Development of a sixth generation model for the NW European Shelf (DCSM-FM 0.5nm) : model setup, calibration and validation

Upon request of Rijkswaterstaat (RWS) Deltares has developed a sixth-generation hydrodynamic model of the Northwest European Shelf. Specifically, this model covers the North Sea and adjacent shallow seas and estuaries in the Netherlands, such as the Wadden Sea, the Ems-Dollard estuary, the Western Scheldt and the Eastern Scheldt. The development of this model (DCSM-FM) is part of a more comprehensive project in which sixth-generation models are developed for all waters managed and maintained by RWS. An important difference with the previous fifth generation models is the use of the D-HYDRO Suite, the new software framework for modelling free surface flows, which was first released in 2015 and allows for the use of unstructured grids.

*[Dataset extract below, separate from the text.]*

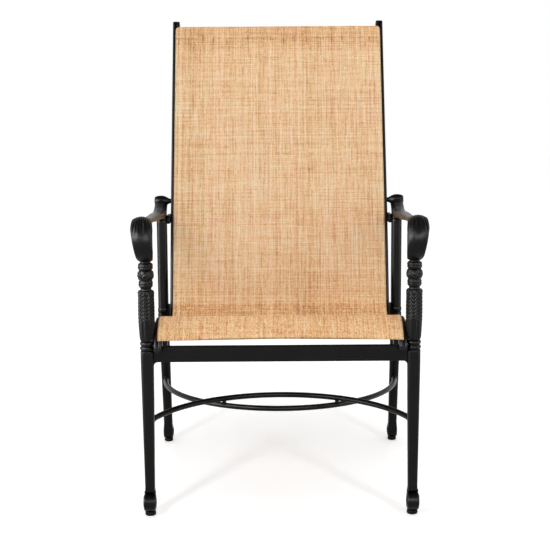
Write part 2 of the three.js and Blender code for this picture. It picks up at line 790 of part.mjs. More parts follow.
// The rail's section: a cut rectangle with a slot in its front face that opens into a round channel.
function railOutline() {
  const mouth = Math.asin(slotWidth / 2 / channelRadius);
  const steps = 7;
  const channel = Array.from({ length: steps + 1 }, (_, i) => {
    const angle = mouth + ((2 * Math.PI - 2 * mouth) * i) / steps;
    return [slotX + channelRadius * Math.sin(angle), channelDepth - channelRadius * Math.cos(angle)];
  });
  return [
    [railOuterX - railCorner, 0], [railOuterX, railCorner], [railOuterX, railDepth - railCorner],
    [railOuterX - railCorner, railDepth], [railInnerX + railCorner, railDepth],
    [railInnerX, railDepth - railCorner], [railInnerX, railCorner], [railInnerX + railCorner, 0],
    [slotX - slotWidth / 2, 0], ...channel.reverse(), [slotX + slotWidth / 2, 0],
  ];
}

function slingRail() {
  const body = alongRail(railOutline(), railCapLength + seat, rail.length - railCapLength - seat);
  const notch = new THREE.BoxGeometry(2 * railOuterX, apronThickness + 2 * seat, apronTopZ);
  notch.translate(0, 0, apronTopZ / 2 + seat);
  const holes = boltsThroughRail.map((place) => boltHole(place, railInnerX - overrun, railOuterX + overrun));
  const sunkHoles = sunkBoltsThroughRail.map((place) => sunkHole(place, railOuterX, railWidth + overrun));
  return cut(body, notch, ...holes, ...sunkHoles);
}

// A plug that closes a rail's end, rounded on its outer side.
function railCap(endS, inwardSign) {
  const outline = cutRectangle(railWidth, railDepth, railCorner);
  const levels = [[0, railCapRim], [railCapRim, 0], [railCapLength, 0]];
  const rings = levels.map(([distance, inset]) => outline.map(([u, v]) => {
    const x = (railOuterX + railInnerX) / 2 + u * (1 - (2 * inset) / railWidth);
    const depth = railDepth / 2 + v * (1 - (2 * inset) / railDepth);
    const [y, z] = rail.point(endS + inwardSign * distance, depth);
    return new THREE.Vector3(x, y, z);
  }));
  const notch = new THREE.BoxGeometry(2 * railOuterX, apronThickness + 2 * seat, apronTopZ);
  notch.translate(0, 0, apronTopZ / 2 + seat);
  return cut(loft(rings, outline), notch);
}

// Sling

const slingFrom = slingFrontInset;
const slingTo = rail.length - slingTopInset;
const hemX = slotX + slingThickness / 2;
const columnShares = [-1, -0.6, -0.2, 0.2, 0.6, 1];

// The sheet lies on the rails' front faces and its edges turn down into the slots.
function slingFabric() {
  const hemDepth = channelDepth - splineRadius - seat;
  const sheetTop = -seat - slingThickness;
  const innerX = hemX - slingThickness;
  const outline = [
    ...columnShares.map((share) => [share * hemX, sheetTop]),
    [hemX, hemDepth], [innerX, hemDepth],
    ...columnShares.map((share) => [-share * innerX, -seat]),
    [-innerX, hemDepth], [-hemX, hemDepth],
  ];
  const stops = rail.stops(slingFrom, slingTo).filter((s) => s === slingFrom || s > slingFrom + slingFrontBow);
  const rings = stops.map((s, i) => outline.map(([x, depth]) => {
    const bow = i === 0 ? slingFrontBow * (1 - (x / hemX) ** 2) : 0;
    const [y, z] = rail.point(s + bow, depth);
    return new THREE.Vector3(x, y, z);
  }));
  return loft(rings, outline);
}

function spline() {
  const outline = circle(splineRadius, 6).map(([u, v]) => [slotX + u, channelDepth + v]);
  return alongRail(outline, slingFrom, slingTo);
}

// Spreader bars run between the rails and bow away from the sling.
function spreader(place) {
  const [y, z] = place;
  const half = railInnerX - seat;
  const outline = circle(spreaderRadius, 10);
  const nearest = rail.stops(0, rail.length).map((s) => {
    const [railY, railZ] = rail.point(s, boltDepth);
    return [Math.hypot(railY - y, railZ - z), s];
  });
  nearest.sort(([a], [b]) => a - b);
  const [backY, backZ] = rail.point(nearest[0][1], boltDepth);
  const [deepY, deepZ] = rail.point(nearest[0][1], boltDepth + spreaderBow);
  const steps = 10;
  const rings = Array.from({ length: steps + 1 }, (_, i) => {
    const share = (2 * i) / steps - 1;
    const bow = 1 - share ** 2;
    return outline.map(([u, v]) => new THREE.Vector3(
      share * half, y + bow * (deepY - backY) + u, z + bow * (deepZ - backZ) + v));
  });
  const bore = boltHole(place, half - boltGrip - boltClearance, half + overrun);
  return cut(loft(rings, outline), bore, mirrored(bore));
}

// Lugs

// A curved plate beside the waterfall, welded to the turned post.
function frontLug() {
  const steps = 8;
  const lerp = THREE.MathUtils.lerp;
  const arc = (depth) => Array.from({ length: steps + 1 }, (_, i) =>
    waterfallPoint(lerp(frontLugStart, frontLugEnd, i / steps), depth));
  const outline = [...arc(0), ...arc(railDepth - railCorner).reverse()];
  const start = railOuterX + seat;
  const plate = plateAlongX(outline, start, start + lugThickness);
  return cut(plate, frontPostBlank(seat), boltHole(frontBolt, start - overrun, start + lugThickness + overrun));
}

// An upright block on the apron, just inside the rail, with a spacer between the two.
const apronLugOuterX = railInnerX - 2 * seat - spacerThickness;

function apronLug() {
  const [boltY, boltZ] = frontBolt;
  const foot = apronTopZ + seat;
  const half = apronThickness / 2;
  const outline = [
    [-half, foot], [half, foot], [boltY + apronLugRadius, boltZ],
    [boltY + apronLugRadius / 2, boltZ + apronLugRadius], [boltY - apronLugRadius / 2, boltZ + apronLugRadius],
    [-half, boltZ + apronLugRadius / 2],
  ];
  const plate = plateAlongX(outline, apronLugOuterX - apronLugThickness, apronLugOuterX);
  return cut(plate, boltHole(frontBolt, apronLugOuterX - apronLugThickness - overrun, apronLugOuterX + overrun));
}

function apronSpacer() {
  const [y, z] = frontBolt;
  const from = apronLugOuterX + seat;
  const ring = rodAlongX(spacerRadius, from, from + spacerThickness, y, z, 12);
  return cut(ring, boltHole(frontBolt, from - overrun, from + spacerThickness + overrun));
}

// A plate from a rear post to the rail's corner. It rests on the rear apron.
function seatLug() {
  const z = apronTopZ - apronDrop + seat + lugRadius;
  const start = railOuterX + seat;
  const outline = linkOutline(seatCornerBolt, lugRadius, [rearLegY(z), z], lugRadius);
  const plate = plateAlongX(outline, start, start + lugThickness);
  const hole = boltHole(seatCornerBolt, start - overrun, start + lugThickness + overrun);
  return cut(plate, rearLegBlank(2 * seat), rearApronBlank(2 * seat), hole);
}

function backLug() {
  const start = railOuterX + seat;
  const end = rearLegX - rearPostSize / 2 - seat;
  const outline = linkOutline(backLugBolt, lugRadius, [rearPostTopY, rearPostTopZ], lugRadius);
  const plate = plateAlongX(outline, start, end);
  return cut(plate, boltHole(backLugBolt, start - overrun, end + overrun));
}

// Fixings
const lugOuterX = railOuterX + seat + lugThickness;
const backLugOuterX = rearLegX - rearPostSize / 2 - seat;
const intoSpreader = railWidth + 2 * seat + boltGrip;

const spreaderBolt = (place) => sunkBolt(place, railOuterX, intoSpreader - seat);
const seatLugBolt = () => bolt(seatCornerBolt, lugOuterX + seat, -1, lugThickness + seat + intoSpreader);
const frontLugBolt = () => {
  const faceX = apronLugOuterX - apronLugThickness - seat;
  return bolt(frontBolt, faceX, 1, frontBoltEndX - faceX);
};
const backLugBoltPiece = () => bolt(backLugBolt, backLugOuterX + seat, -1, backLugOuterX - railInnerX + nutHeight);
const rollBoltPiece = () => bolt(rollBolt, railInnerX - seat, 1, railWidth + 2 * seat + boltGrip);

// A cap nut over the end of the back lug's bolt.
function capNut() {
  const [y, z] = backLugBolt;
  const bore = boltRadius + boltClearance;
  const reach = nutHeight - seat;
  const profile = [
    [bore, 0], [boltHeadRadius, 0], [boltHeadRadius, reach], [boltHeadRadius / 2, reach + boltRadius],
    [0, reach + boltRadius], [0, reach + 2 * seat], [bore, reach + 2 * seat],
  ];
  const inward = [...profile, profile[0]].map(([radius, height]) => [radius, -height]);
  return turnedAlongX(inward, 12, railInnerX - seat, y, z);
}

// Assembly
const chair = new THREE.Group();

function place(parent, name, geometry, material) {
  const mesh = new THREE.Mesh(geometry, material);
  mesh.name = name;
  parent.add(mesh);
}

const sidePieces = [
  ['front_leg', frontLeg(), frameFinish],
  ['front_post', frontPost(), frameFinish],
  ['armrest', armrest(), frameFinish],
  ['rear_leg', rearLeg(), frameFinish],
  ['side_apron', sideApron(), frameFinish],
  ['front_seat_lug', frontLug(), frameFinish],
  ['apron_lug', apronLug(), frameFinish],
  ['rear_seat_lug', seatLug(), frameFinish],
  ['back_lug', backLug(), frameFinish],
  ['sling_rail', slingRail(), frameFinish],
  ['rail_front_cap', railCap(0, 1), plasticFinish],
  ['rail_top_cap', railCap(rail.length, -1), plasticFinish],
  ['sling_spline', spline(), plasticFinish],
  ['front_glide', glide(frontFootX, glideFrontY, glideRadius), plasticFinish],
  ['rear_glide', glide(rearLegX, glideRearY, rearGlideRadius), plasticFinish],
  ['stretcher_weld', stretcherWeld(), frameFinish],
  ['apron_spacer', apronSpacer(), boltFinish],
  ['front_spreader_bolt', spreaderBolt(frontSpreaderBolt), boltFinish],
  ['top_spreader_bolt', spreaderBolt(topSpreaderBolt), boltFinish],
  ['rear_seat_bolt', seatLugBolt(), boltFinish],
  ['front_lug_bolt', frontLugBolt(), boltFinish],
  ['back_lug_bolt', backLugBoltPiece(), boltFinish],
  ['back_lug_nut', capNut(), boltFinish],
  ['arm_bolt', rollBoltPiece(), boltFinish],
];

for (const [side, mirror] of [['left', -1], ['right', 1]]) {
  const half = new THREE.Group();
  half.scale.x = mirror;
  for (const [name, geometry, material] of sidePieces) place(half, `${name}_${side}`, geometry, material());
  chair.add(half);
}

place(chair, 'front_apron', frontApron(), frameFinish());
place(chair, 'rear_apron', rearApron(), frameFinish());
place(chair, 'front_stretcher', frontStretcher(), frameFinish());
place(chair, 'rear_stretcher', rearStretcher(), frameFinish());
place(chair, 'front_spreader', spreader(frontSpreaderBolt), frameFinish());
place(chair, 'seat_corner_spreader', spreader(seatCornerBolt), frameFinish());
place(chair, 'top_spreader', spreader(topSpreaderBolt), frameFinish());
place(chair, 'sling_fabric', slingFabric(), slingFinish());

// The origin is on the floor under the middle of the chair's outline.
const outlineBox = new THREE.Box3().setFromObject(chair);
chair.position.y = -(outlineBox.min.y + outlineBox.max.y) / 2;

export default chair;
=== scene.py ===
from math import acos, asin, atan2, copysign, cos, exp, pi, radians as rad, sin, sqrt, tan

import bmesh
import bpy
import numpy as np
from mathutils import Matrix, Vector

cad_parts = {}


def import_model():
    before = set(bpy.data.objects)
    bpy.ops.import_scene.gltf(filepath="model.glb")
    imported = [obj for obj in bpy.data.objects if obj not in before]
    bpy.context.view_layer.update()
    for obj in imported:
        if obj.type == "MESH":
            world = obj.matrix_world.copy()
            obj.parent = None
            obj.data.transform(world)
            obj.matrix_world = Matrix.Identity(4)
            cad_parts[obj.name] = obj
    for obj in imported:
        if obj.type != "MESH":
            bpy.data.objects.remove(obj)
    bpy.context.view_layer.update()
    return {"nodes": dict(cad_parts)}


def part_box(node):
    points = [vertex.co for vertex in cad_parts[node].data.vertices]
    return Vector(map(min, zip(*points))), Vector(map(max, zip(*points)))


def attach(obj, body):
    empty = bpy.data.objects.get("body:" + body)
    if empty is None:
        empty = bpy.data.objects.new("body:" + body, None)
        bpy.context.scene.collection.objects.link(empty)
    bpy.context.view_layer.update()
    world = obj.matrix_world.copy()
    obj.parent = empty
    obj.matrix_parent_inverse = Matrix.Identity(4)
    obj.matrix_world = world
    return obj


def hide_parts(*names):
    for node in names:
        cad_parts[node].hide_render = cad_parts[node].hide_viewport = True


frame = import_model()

# Lengths are in millimetres and depths are measured from the front legs, as in the part's source.
# Body.mesh() turns them into metres in the part's frame.
MM = 0.001
GLIDE_AHEAD = 0.6  # from the front legs' middle to the front glides' middle
glide_low, glide_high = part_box("front_glide_left")
SHIFT = (glide_low.y + glide_high.y) / 2 / MM + GLIDE_AHEAD
SIDES = (("left", -1), ("right", 1))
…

While the previous generation models for the same area were specifically aimed at an optimal representation of water levels for operational forecasting under daily and storm surge conditions, for the sixth-generation model(s) the scope is wider. This model should also be suitable to use for e.g. water quality and ecology studies, oil spill modelling, search and rescue and to provide three-dimensional (3D) boundary conditions (including temperature and salinity) for detailed models of e.g. the Haringvliet and Rhine-Meuse Delta (RMM). The above applications pose a wide range and sometimes mutually exclusive demands on a model. Therefore, two horizontal schematizations were proposed: 1. DCSM-FM 0.5nm: a relatively coarse schematization (minimum grid size of 800-900 m in Dutch waters), primarily aimed at ensemble-based probability forecasting, but also forming a sound basis for a future three-dimensional model development including temperature and salinity as state parameters. 2. DCSM-FM 100m: a relatively fine schematization with a minimum resolution of -100 m in some Dutch waters (such as the Wadden Sea) to be used for accurate (operational) water level forecasting. This model will be a based on the model in item 1a, but with refinement where required. The present report deals with the development of the relatively coarse two-dimensional DCSM-FM model (DCSM-FM 0.5nm).